Your opinion not withstanding, piracy steals income from the creators and discourages development.
In some sense it does. With my career in the industry I can see it from my point of view -- video games put food on my table. At the same time I won't lie, the vast, VAST majority of games I played and loved I never would have had without piracy when I was a teenager.
...but those were different days. We live in a weird situation now. I can go to a bundle site today and get some great games *FOR LESS THAN THE PRICE OF A FLOPPY DISK* that was needed to pirate a game back in the day. I literally spent more money on pirating a game back then than I spend now legitimately buying a game.

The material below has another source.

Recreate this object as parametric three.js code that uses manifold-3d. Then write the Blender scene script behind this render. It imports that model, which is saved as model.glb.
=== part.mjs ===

Sure there are some AAA games now that are still expensive, and I can see how some people might still pirate them, but I'm older now and have more money, so if there's a game I really want I buy it -- or I wait a bit and it's cheaper -- or I wait only a couple of years and suddenly it's pennies on the dollar to buy it.
The funny thing now is that there's no longer much economic incentive for piracy for me. Piracy today seems more useful to get around broken/restrictive DRM. I have *boxed* games now that don't work out of the box and I have to download a crack to actually use them. =P
I dunno, I think it's just plain easier to rail on piracy now. I think we need to keep things in perspective about how expensive/different things were in the past (particularly for people in Eastern Europe before and shortly after the iron curtain came down).
And now, back to the original topic, I don't think we'll ever see 100% Vampire compatibility -- just "close enough". They don't want to sacrifice performance to implement expensive fixes for a few tiny edge cases. In that sense, whdload+piracy will save the old games we'd really like to play.